Multi-touch Accessibility
A colleague just pinged me about accessibility in our multi-touch tables and how we’d tried to accommodate. Here were my major points:
The height of the tables are wheelchair accessible and ADA compliant. We realized that someone in a wheelchair might not be able to reach the entire experience from a single vantage point so in the physical installation the experience is accessible from multiple sides. (Side note, this design constraint was a primary factor in driving the projector selection, the size of the table, using mirrors for the projector throw, and the overall form factor.)
There’s no sound. We just didn’t include any and I wasn’t convinced it was going to substantially add to the experience especially when we have multiple tables installed. We have the added bonus of being an art museum and our patrons generally like quieter experiences in the galleries, unlike a science museum.
The display is pretty high contrast in design and execution. Things that are touchable are visually bright, everything else visually recedes.
We also eliminated any modality in the UI which let us also get by with minimal instructions (There are two instructions, one of three words, the other of 6 or 7).

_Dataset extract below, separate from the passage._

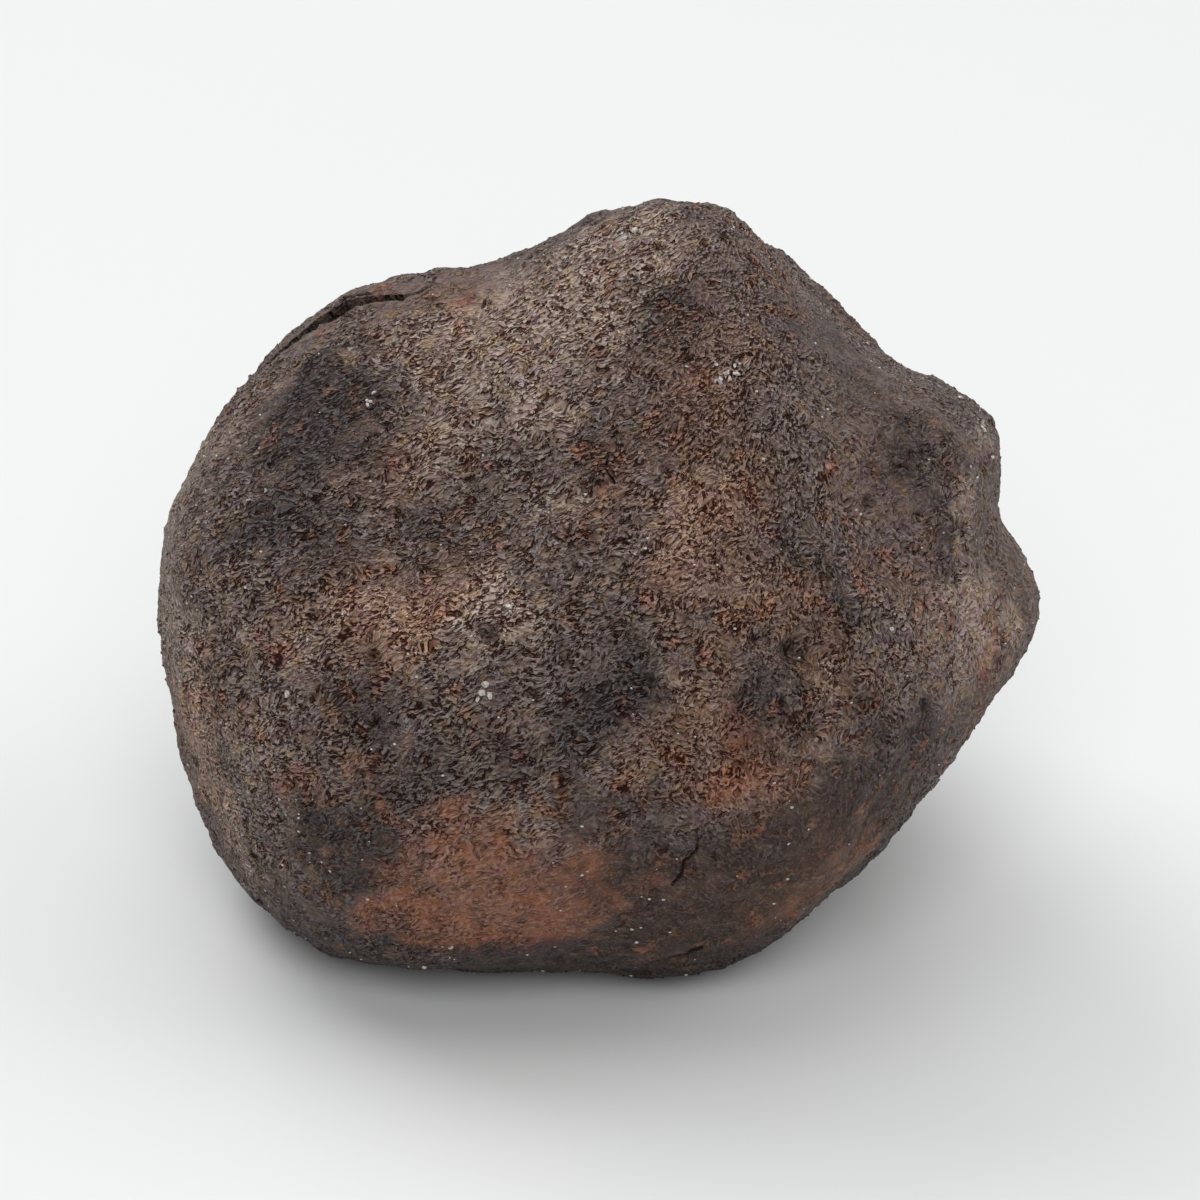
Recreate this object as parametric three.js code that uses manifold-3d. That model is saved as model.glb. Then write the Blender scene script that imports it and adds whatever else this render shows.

The magnified area is fairly large, but this was for a few reasons. First, my personal aesthetics (as is most of the UI, anyway. ;) Second, there’s some imprecision in how the table calibrates (we’re undistorting from a fish-eye lens and the camera capture rate isn’t incredibly high) so having a larger active area covers up the imprecision (we’ve introduced enough fudge in the end result that you instantly accept that it feels right). Third, since your fingertip is the point of interaction we designed so you could see around your finger. Fourth, we delay the removal of the magnified area for a few seconds after removing your fingertip so you can remove your finger and still see what you’re looking at. If you put your finger back in about the same location, the magnified area stays visible. (In software, we’re making assumptions that over the refresh period a touch detection within a given distance and velocity of a previous touch is probably the same touch (if a finger is moving quickly, you may not consistently detect it across the full length of travel))
On the whole, with the exception of the height restrictions, I’m finding that when we do pretty good interaction and UI design that it naturally accommodates impaired audiences. I think if you reach a point where you begin to think you need to do something unnatural to reach a broader audience it’s probably a good point to reassess your design anyway to see if you haven’t artifically constrained the experience.